• _The task_:
From the data that follows, print exactly the lines starting at the one containing "bead = make_bead()" and ending at the one containing "TAU = 2.0 * math.pi"; include both of them and nothing more.

• _Input material_:
===============

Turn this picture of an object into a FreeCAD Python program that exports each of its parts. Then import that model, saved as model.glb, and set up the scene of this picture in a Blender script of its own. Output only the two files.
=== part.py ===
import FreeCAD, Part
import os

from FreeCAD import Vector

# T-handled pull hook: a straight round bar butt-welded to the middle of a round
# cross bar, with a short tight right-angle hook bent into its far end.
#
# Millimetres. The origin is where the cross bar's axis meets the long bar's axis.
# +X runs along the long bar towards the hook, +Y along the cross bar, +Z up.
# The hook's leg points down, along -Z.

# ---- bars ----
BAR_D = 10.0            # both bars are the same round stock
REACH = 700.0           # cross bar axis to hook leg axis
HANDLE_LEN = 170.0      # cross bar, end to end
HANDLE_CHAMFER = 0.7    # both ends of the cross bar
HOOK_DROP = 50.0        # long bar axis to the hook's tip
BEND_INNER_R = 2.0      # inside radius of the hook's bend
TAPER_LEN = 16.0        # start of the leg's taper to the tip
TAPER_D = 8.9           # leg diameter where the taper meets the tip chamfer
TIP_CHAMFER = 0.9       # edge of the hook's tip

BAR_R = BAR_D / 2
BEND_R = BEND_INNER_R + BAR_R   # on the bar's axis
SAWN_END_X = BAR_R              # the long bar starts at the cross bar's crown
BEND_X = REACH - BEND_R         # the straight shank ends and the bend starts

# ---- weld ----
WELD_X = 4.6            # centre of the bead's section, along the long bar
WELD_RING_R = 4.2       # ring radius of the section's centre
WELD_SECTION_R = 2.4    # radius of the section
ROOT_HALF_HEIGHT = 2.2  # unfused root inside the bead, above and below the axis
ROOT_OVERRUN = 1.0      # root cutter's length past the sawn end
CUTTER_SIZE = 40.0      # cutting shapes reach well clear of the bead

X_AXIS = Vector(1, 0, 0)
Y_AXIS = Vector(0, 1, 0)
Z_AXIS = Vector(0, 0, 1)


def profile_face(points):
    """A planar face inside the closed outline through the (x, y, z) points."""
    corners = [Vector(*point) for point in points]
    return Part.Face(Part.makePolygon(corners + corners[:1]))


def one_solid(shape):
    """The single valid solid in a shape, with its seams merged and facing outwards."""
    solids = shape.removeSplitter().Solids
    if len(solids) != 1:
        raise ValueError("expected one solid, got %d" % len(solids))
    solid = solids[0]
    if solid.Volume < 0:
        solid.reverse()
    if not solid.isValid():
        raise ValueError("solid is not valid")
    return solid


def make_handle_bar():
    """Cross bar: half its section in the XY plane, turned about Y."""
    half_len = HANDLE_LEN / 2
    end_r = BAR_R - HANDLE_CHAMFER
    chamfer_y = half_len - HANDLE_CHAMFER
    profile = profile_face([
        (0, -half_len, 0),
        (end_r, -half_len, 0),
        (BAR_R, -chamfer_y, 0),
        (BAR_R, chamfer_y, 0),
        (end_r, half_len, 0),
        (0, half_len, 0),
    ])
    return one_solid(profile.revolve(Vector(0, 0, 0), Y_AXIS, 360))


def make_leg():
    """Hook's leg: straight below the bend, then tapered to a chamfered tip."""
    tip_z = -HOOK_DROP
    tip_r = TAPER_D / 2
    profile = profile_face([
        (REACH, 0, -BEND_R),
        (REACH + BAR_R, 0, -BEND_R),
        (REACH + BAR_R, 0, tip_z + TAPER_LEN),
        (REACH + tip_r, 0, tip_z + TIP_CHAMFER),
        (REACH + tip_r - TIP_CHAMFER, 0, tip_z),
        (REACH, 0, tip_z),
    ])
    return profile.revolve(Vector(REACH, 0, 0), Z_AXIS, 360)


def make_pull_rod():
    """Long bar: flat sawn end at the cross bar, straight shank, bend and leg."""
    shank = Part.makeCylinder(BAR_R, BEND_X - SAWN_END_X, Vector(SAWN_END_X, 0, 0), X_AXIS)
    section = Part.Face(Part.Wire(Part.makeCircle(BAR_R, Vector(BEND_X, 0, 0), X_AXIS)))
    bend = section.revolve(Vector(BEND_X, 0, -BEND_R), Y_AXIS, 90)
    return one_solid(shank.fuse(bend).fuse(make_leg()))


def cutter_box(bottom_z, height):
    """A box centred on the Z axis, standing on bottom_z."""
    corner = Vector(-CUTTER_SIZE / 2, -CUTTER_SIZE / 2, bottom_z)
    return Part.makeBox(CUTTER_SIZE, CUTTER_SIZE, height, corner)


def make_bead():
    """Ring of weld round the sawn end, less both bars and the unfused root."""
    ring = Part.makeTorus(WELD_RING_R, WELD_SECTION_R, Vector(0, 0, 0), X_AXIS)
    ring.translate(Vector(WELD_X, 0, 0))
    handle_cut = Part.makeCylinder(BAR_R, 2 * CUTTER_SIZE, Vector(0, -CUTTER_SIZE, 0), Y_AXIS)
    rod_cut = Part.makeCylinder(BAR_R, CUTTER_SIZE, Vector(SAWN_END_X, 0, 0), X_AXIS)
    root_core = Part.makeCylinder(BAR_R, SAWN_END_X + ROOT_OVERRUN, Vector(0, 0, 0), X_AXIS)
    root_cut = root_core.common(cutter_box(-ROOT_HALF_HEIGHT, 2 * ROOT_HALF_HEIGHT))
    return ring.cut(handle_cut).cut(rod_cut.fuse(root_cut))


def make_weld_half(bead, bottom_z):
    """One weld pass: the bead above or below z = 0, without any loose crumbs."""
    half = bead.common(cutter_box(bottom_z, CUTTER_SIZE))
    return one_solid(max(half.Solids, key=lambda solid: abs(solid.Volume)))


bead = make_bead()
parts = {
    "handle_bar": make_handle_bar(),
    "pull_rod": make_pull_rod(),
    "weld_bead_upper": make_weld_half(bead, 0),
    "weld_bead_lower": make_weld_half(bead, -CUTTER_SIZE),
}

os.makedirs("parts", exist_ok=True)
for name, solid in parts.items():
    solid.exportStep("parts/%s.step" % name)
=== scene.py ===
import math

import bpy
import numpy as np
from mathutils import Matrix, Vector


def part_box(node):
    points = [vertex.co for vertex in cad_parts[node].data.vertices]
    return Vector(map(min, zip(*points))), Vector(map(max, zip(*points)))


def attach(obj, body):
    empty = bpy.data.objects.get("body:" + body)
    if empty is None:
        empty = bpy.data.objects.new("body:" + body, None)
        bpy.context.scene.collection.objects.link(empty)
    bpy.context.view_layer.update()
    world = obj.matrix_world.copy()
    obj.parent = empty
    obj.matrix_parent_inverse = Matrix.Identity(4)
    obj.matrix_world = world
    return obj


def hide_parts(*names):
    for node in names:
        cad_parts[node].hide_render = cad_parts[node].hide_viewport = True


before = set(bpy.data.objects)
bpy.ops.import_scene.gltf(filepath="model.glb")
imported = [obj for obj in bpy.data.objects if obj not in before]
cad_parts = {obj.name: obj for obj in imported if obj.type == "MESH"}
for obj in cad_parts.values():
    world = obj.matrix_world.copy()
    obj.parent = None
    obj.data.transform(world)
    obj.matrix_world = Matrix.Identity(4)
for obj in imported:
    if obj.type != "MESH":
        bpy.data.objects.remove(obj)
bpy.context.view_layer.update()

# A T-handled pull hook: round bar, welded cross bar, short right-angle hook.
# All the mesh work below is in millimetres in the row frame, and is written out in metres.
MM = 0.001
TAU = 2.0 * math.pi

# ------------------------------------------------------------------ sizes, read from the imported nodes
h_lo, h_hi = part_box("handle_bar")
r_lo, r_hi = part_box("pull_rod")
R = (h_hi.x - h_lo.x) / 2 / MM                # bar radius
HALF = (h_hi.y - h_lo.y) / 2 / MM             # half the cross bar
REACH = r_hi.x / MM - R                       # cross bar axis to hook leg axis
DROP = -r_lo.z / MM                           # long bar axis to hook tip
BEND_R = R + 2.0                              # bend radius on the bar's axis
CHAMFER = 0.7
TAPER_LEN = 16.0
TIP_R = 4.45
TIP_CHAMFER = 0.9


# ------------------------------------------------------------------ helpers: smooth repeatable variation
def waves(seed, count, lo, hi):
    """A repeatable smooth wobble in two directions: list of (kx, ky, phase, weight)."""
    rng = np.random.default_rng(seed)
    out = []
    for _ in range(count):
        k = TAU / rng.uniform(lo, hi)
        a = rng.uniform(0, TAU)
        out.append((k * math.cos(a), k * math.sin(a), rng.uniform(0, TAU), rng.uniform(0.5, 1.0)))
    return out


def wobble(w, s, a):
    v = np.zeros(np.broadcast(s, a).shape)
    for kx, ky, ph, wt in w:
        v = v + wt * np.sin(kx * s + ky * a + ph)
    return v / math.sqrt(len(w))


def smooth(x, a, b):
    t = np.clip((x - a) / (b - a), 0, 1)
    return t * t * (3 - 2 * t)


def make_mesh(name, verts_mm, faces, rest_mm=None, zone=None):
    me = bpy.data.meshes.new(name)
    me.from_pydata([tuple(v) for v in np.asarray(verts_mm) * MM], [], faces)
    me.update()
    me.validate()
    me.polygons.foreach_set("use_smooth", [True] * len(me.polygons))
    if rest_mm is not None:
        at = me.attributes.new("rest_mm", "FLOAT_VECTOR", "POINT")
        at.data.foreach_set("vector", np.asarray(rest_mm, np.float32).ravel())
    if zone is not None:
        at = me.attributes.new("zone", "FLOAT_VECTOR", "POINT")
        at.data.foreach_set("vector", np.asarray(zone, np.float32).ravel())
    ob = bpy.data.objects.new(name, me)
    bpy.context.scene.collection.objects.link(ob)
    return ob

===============

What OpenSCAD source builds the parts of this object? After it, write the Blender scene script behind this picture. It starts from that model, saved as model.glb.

===============

• _Answer in full_:
bead = make_bead()
parts = {
    "handle_bar": make_handle_bar(),
    "pull_rod": make_pull_rod(),
    "weld_bead_upper": make_weld_half(bead, 0),
    "weld_bead_lower": make_weld_half(bead, -CUTTER_SIZE),
}

os.makedirs("parts", exist_ok=True)
for name, solid in parts.items():
    solid.exportStep("parts/%s.step" % name)
=== scene.py ===
import math

import bpy
import numpy as np
from mathutils import Matrix, Vector


def part_box(node):
    points = [vertex.co for vertex in cad_parts[node].data.vertices]
    return Vector(map(min, zip(*points))), Vector(map(max, zip(*points)))


def attach(obj, body):
    empty = bpy.data.objects.get("body:" + body)
    if empty is None:
        empty = bpy.data.objects.new("body:" + body, None)
        bpy.context.scene.collection.objects.link(empty)
    bpy.context.view_layer.update()
    world = obj.matrix_world.copy()
    obj.parent = empty
    obj.matrix_parent_inverse = Matrix.Identity(4)
    obj.matrix_world = world
    return obj


def hide_parts(*names):
    for node in names:
        cad_parts[node].hide_render = cad_parts[node].hide_viewport = True


before = set(bpy.data.objects)
bpy.ops.import_scene.gltf(filepath="model.glb")
imported = [obj for obj in bpy.data.objects if obj not in before]
cad_parts = {obj.name: obj for obj in imported if obj.type == "MESH"}
for obj in cad_parts.values():
    world = obj.matrix_world.copy()
    obj.parent = None
    obj.data.transform(world)
    obj.matrix_world = Matrix.Identity(4)
for obj in imported:
    if obj.type != "MESH":
        bpy.data.objects.remove(obj)
bpy.context.view_layer.update()

# A T-handled pull hook: round bar, welded cross bar, short right-angle hook.
# All the mesh work below is in millimetres in the row frame, and is written out in metres.
MM = 0.001
TAU = 2.0 * math.pi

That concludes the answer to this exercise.